Bond Energy for\({\rm{C - C}}\)is:\({\rm{345 kJ/mol}}\)

Calculate the enthalpy change according to the reaction –

\(\begin{array}{l}{\rm{\Delta H}}_{{\rm{298}}}^{\rm{^\circ }}{\rm{ = }}\sum {{{\rm{D}}_{{\rm{bonds broken }}}}} {\rm{ - }}\sum {{{\rm{D}}_{{\rm{bonds formed }}}}} \\{\rm{\Delta H}}_{{\rm{298}}}^{\rm{^\circ }}{\rm{ = }}{{\rm{D}}_{{\rm{C = C}}}}{\rm{ + 4}}{{\rm{D}}_{{\rm{C - H}}}}{\rm{ + }}{{\rm{D}}_{{\rm{H - H}}}}{\rm{ - }}{{\rm{D}}_{{\rm{C - C}}}}{\rm{ - 6}}{{\rm{D}}_{{\rm{C - H}}}}\\{\rm{\Delta H}}_{{\rm{298}}}^{\rm{^\circ }}{\rm{ = 611 + 4(415) + 436 - 345 - 6(415) = - 128\;kJ}}\end{array}\)

Therefore, the enthalpy change is \({\rm{\Delta H}}_{{\rm{298}}}^{\rm{^\circ }}{\rm{ = - 128\;kJ}}\).

(c)

Bond Energy for\({\rm{C - C}}\)is:\({\rm{345 kJ/mol}}\)

Bond Energy for\({\rm{C - H}}\)is:\({\rm{415 kJ/mol}}\)

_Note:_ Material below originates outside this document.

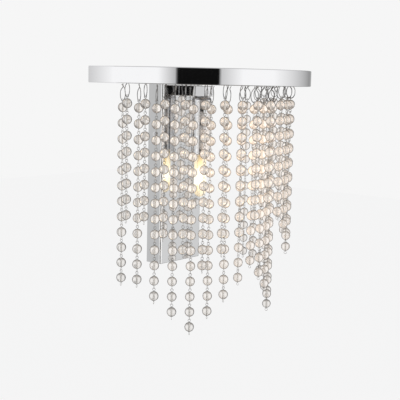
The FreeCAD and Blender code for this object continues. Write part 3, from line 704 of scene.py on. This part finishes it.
# --- hooks --------------------------------------------------------------------------------
def row_tree():
    """The piece repeated along a row on an arc, facing out from its middle."""
    tree, graph, given = new_tree("row_of_hooks", {"Count": "Int", "Radius": "Float", "Middle": "Float",
                                                   "Step": "Float", "Height": "Float"})
    spots = graph.add("GeometryNodePoints", {}, {"Count": given.beside("Count")})
    index = graph.add("GeometryNodeInputIndex")
    turn = (index - (given.beside("Count") - 1) * 0.5) * given.beside("Step")
    sine = turn.math("SINE", turn)
    cosine = turn.math("COSINE", turn)
    place = graph.add("ShaderNodeCombineXYZ", {}, {
        "X": sine * given.beside("Radius"), "Y": given.beside("Middle") - cosine * given.beside("Radius"),
        "Z": given.beside("Height")})
    spots = graph.add("GeometryNodeSetPosition", {}, {"Geometry": spots, "Position": place})
    facing = graph.add("ShaderNodeCombineXYZ", {}, {"Z": turn})
    row = graph.add("GeometryNodeInstanceOnPoints", {}, {"Points": spots, "Instance": given,
                                                         "Rotation": facing})
    graph.add("NodeGroupOutput", {}, {0: finished(graph, row, HOOK_STEEL)})
    return tree


def hook_pattern(name, over):
    """One bent wire: tail over the sheet, stem, oval loop and flared tip, in mm from the loop's foot."""
    line = [(4.5, 0, over), (1.6, 0, over), (0, 0, over - 1.5), (0, 0, 22), (0.5, 0, 18), (4, 0, 14),
            (5.6, 0, 8.4), (4.5, 0, 2.9), (2, 0, 0.14), (-2, 0, 0.14), (-4.5, 0, 2.9), (-5.6, 0, 8.4),
            (-4.4, -0.4, 13.2), (-1.8, -1, 15.9), (-2.1, -1.2, 18), (-4.2, -1, 19.4)]
    curve = bpy.data.curves.new(name, "CURVE")
    curve.dimensions = "3D"
    curve.bevel_depth = HOOK_WIRE
    curve.bevel_resolution = 1
    curve.resolution_u = 4
    curve.use_fill_caps = True
    spline = curve.splines.new("BEZIER")
    spline.bezier_points.add(len(line) - 1)
    for point, place in zip(spline.bezier_points, line):
        point.co = Vector(place) * MM
        point.handle_left_type = point.handle_right_type = "AUTO"
    bent = bpy.data.objects.new(name + "_line", curve)
    bpy.context.scene.collection.objects.link(bent)
    settled = bpy.context.evaluated_depsgraph_get()
    mesh = bpy.data.meshes.new_from_object(bent.evaluated_get(settled), depsgraph=settled)
    bpy.data.objects.remove(bent)
    mesh.transform(Matrix.Rotation(HOOK_TURN, 4, "Z"))
    piece = bpy.data.objects.new(name, mesh)
    bpy.context.scene.collection.objects.link(piece)
    return piece


def make_hooks():
    """Both rows of hooks, each with its loops' feet at the height of its hinges."""
    tree = row_tree()
    for row, (radius, middle, step) in HOOK_ROWS.items():
        height = next(j["pos_m"][2] for j in frame["joints"] if j["child"].startswith(row))
        piece = hook_pattern("hooks_" + row, (PLATE_HIGH.z + HOOK_TAIL_RISE - height) / MM)
        grown(piece, tree, {"Count": HOOKS_IN_ROW, "Radius": radius, "Middle": middle,
                            "Step": math.radians(step), "Height": height})
        settle(piece, "wire", "s_hooks_" + row)


# --- studio -------------------------------------------------------------------------------
# Level directions from the light: to the camera, and to the picture's right.
TO_CAMERA = Vector((-0.7475, -0.6643, 0)).normalized()
ACROSS = Vector((-TO_CAMERA.y, TO_CAMERA.x, 0))
BACKDROP = rgb(0.9216, 0.9216, 0.9216)
# What polished metal sees round the horizon, (degrees from the camera's side, brightness): a
# pale room, a white wall, a dark screen, and a second white wall that dims towards its far end.
HORIZON = [(-180, 0.6), (-90, 0.5), (-87, 1.0), (-36, 1.0), (-19, 0.5), (-18, 0.005), (22, 0.005),
           (23, 0.6), (45, 1.0), (80, 1.0), (150, 0.3), (180, 0.6)]
# The same for what is seen through the beads.
BEHIND = [(-180, 0.74), (-160, 0.82), (-145, 0.8), (-134, 0.55), (-125, 0.16), (-100, 0.1), (-88, 0.4),
          (-72, 0.9), (-40, 1.0), (-19, 0.9), (-17, 0.02), (21, 0.02), (23, 0.9), (60, 1.0), (85, 0.95),
          (100, 0.85), (115, 0.6), (130, 0.7), (145, 0.87), (160, 0.84), (180, 0.74)]
# Brightness of the board from its middle to its side edges: shaded as far as the band reaches.
BOARD_SHADE = [(0.0, 0.7), (0.75, 0.6), (1.0, 1.0)]


def make_world():
    """Pale studio: an even light, a level backdrop, and its own surroundings for metal and glass."""
    world = bpy.data.worlds.new("pale_studio")
    bpy.context.scene.world = world
    world.use_nodes = True
    graph = Graph(world.node_tree)
    direction = graph.add("ShaderNodeTexCoord", output="Generated")
    x = graph.add("ShaderNodeSeparateXYZ", {}, {"Vector": direction})
    y, z = x.beside("Y"), x.beside("Z")
    towards = x * TO_CAMERA.x + y * TO_CAMERA.y
    across = x * ACROSS.x + y * ACROSS.y
    turn = x.math("ARCTAN2", across, towards) / (2 * math.pi) + 0.5
    seen = []
    for stops in (HORIZON, BEHIND):
        ramp = [(degrees / 360 + 0.5, level) for degrees, level in stops]
        seen.append(graph.add("ShaderNodeValToRGB", {"stops": ramp}, {"Fac": turn}))
    # Over the horizon metal and glass see a plain ceiling, and well under it a dark floor.
    lift = (z * 3 - 0.9).clipped()
    fall = (z * -3 - 0.9).clipped()
    mirror = graph.mix(fall, graph.mix(lift, seen[0], rgb(0.5, 0.5, 0.5)), rgb(0.12, 0.115, 0.11))
    lift = (z * 4 - 2.8).clipped()
    fall = (z * -4 - 1.9).clipped()
    through = graph.mix(fall, graph.mix(lift, seen[1], rgb(0.9, 0.9, 0.9)), rgb(0.3, 0.29, 0.28))
    path = graph.add("ShaderNodeLightPath", output="Is Camera Ray")
    colour = graph.mix(path.beside("Is Glossy Ray"), rgb(0.93, 0.93, 0.94), mirror)
    colour = graph.mix(path.beside("Is Transmission Ray"), colour, through)
    colour = graph.mix(path, colour, BACKDROP)
    light = graph.add("ShaderNodeBackground", {}, {"Color": colour, "Strength": 1.0})
    graph.add("ShaderNodeOutputWorld", {}, {"Surface": light})


def make_floor():
    """Pale paper well below the light, which metal and glass don't see."""
    half, level = 6.0, -0.9
    floor = piece_from("studio_floor", [(-half, -half, level), (half, -half, level), (half, half, level),
                                        (-half, half, level)], [(0, 1, 2, 3)])

    def build(graph, place):
        path = graph.add("ShaderNodeLightPath", output="Is Camera Ray")
        soft = graph.noise(place, 1.5, 2.0)
        matt = graph.add("ShaderNodeBsdfDiffuse", {}, {
            "Color": graph.mix(soft, rgb(0.9, 0.9, 0.9), rgb(0.88, 0.88, 0.88))})
        bright = graph.add("ShaderNodeEmission", {}, {"Color": BACKDROP, "Strength": 1.0})
        return graph.add("ShaderNodeMixShader", {}, {0: path * 0.85, 1: matt, 2: bright})
    floor.data.materials.append(finish("floor_paper", build))
    floor.visible_glossy = False
    floor.visible_transmission = False


def make_board():
    """Pale board behind the light that only polished metal sees, shaded under the canopy."""
    half, low, high = 0.2, -0.32, 0.12
    board = piece_from("mounting_board", [(-half, 2 * MM, low), (half, 2 * MM, low), (half, 2 * MM, high),
                                          (-half, 2 * MM, high)], [(0, 1, 2, 3)])

    def build(graph, place):
        x = graph.add("ShaderNodeSeparateXYZ", {}, {"Vector": place})
        side = x.math("ABSOLUTE", x) / half
        shade = graph.add("ShaderNodeValToRGB", {"stops": BOARD_SHADE}, {"Fac": side})
        return graph.add("ShaderNodeEmission", {}, {"Color": shade, "Strength": 1.0})
    board.data.materials.append(finish("board_paint", build))
    board.visible_camera = board.visible_diffuse = board.visible_shadow = False
    board.visible_transmission = False


def make_lights():
    """One large soft lamp, high on the camera's side."""
    key = bpy.data.lights.new("soft_key", "AREA")
    key.shape = "DISK"
    key.size = 1.2
    key.energy = 6
    lamp = bpy.data.objects.new("soft_key", key)
    place = Vector((-0.9, -1.4, 1.2))
    lamp.matrix_world = Matrix.Translation(place) @ (-place).to_track_quat("-Z", "Y").to_matrix().to_4x4()
    lamp.visible_glossy = False
    lamp.visible_transmission = False
    bpy.context.scene.collection.objects.link(lamp)


def make_camera():
    """Solved from the picture: the strings' spacing, the band's outline and the cover."""
    heading = math.radians(50.448)      # from +Y towards +X
    dip, roll = math.radians(7.675), math.radians(1.251)
    distance, aside, height = 1211.2 * MM, 43.8 * MM, 72.13 * MM
    camera = bpy.data.cameras.new("view_camera")
    camera.sensor_width = 36
    camera.lens = 80.38
    camera.clip_start = 0.05
    camera.clip_end = 30
    holder = bpy.data.objects.new("view_camera", camera)
    onward = Vector((math.sin(heading), math.cos(heading), 0))
    level = Vector((math.cos(heading), -math.sin(heading), 0))
    upright = Vector((0, 0, 1))
    sight = onward * math.cos(dip) - upright * math.sin(dip)
    over = upright * math.cos(dip) + onward * math.sin(dip)
    right = level * math.cos(roll) + over * math.sin(roll)
    up = over * math.cos(roll) - level * math.sin(roll)
    turn = Matrix((right, up, -sight)).transposed().to_4x4()
    place = level * aside - onward * distance + upright * height
    holder.matrix_world = Matrix.Translation(place) @ turn
    bpy.context.scene.collection.objects.link(holder)
    bpy.context.scene.camera = holder


def dress_nodes():
    """Gives the model's own solids that stay in view their finishes."""
    for name, material in CAD_FINISHES.items():
        node = frame["nodes"][name]
        node.data.materials.clear()
        node.data.materials.append(material)


make_camera()
make_world()
make_floor()
make_board()
make_lights()
dress_nodes()
make_band()
make_cover()
make_arm()
make_cup()
make_bulb()
make_screws()
make_strings()
make_hooks()
bpy.context.scene.view_settings.view_transform = "Standard"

Bond Energy for\({\rm{O = O}}\)is:\({\rm{498 kJ/mol}}\)

Bond Energy for\({\rm{C = O}}\)is:\({\rm{741 kJ/mol}}\)

Bond Energy for\({\rm{O - H}}\)is:\({\rm{464 kJ/mol}}\)

Calculate the enthalpy change according to the reaction –

\(\begin{array}{l}{\rm{\Delta H}}_{{\rm{298}}}^{\rm{^\circ }}{\rm{ = }}\sum {{{\rm{D}}_{{\rm{bonds broken }}}}} {\rm{ - }}\sum {{{\rm{D}}_{{\rm{bonds formed }}}}} \\{\rm{\Delta H}}_{{\rm{298}}}^{\rm{^\circ }}{\rm{ = 2}}{{\rm{D}}_{{\rm{C - C}}}}{\rm{ + 12}}{{\rm{D}}_{{\rm{C - H}}}}{\rm{ + 7}}{{\rm{D}}_{{\rm{O = O}}}}{\rm{ - 8}}{{\rm{D}}_{{\rm{C = O}}}}{\rm{ + 12}}{{\rm{D}}_{{\rm{O - H}}}}\\{\rm{\Delta H}}_{{\rm{298}}}^{\rm{^\circ }}{\rm{ = 2(345) + 12(415) + 7(498) - 8(741) - 12(464) = - 2345\;kJ}}\end{array}\)

Therefore, the enthalpy change is \({\rm{\Delta H}}_{{\rm{298}}}^{\rm{^\circ }}{\rm{ = - 2345\;kJ}}\).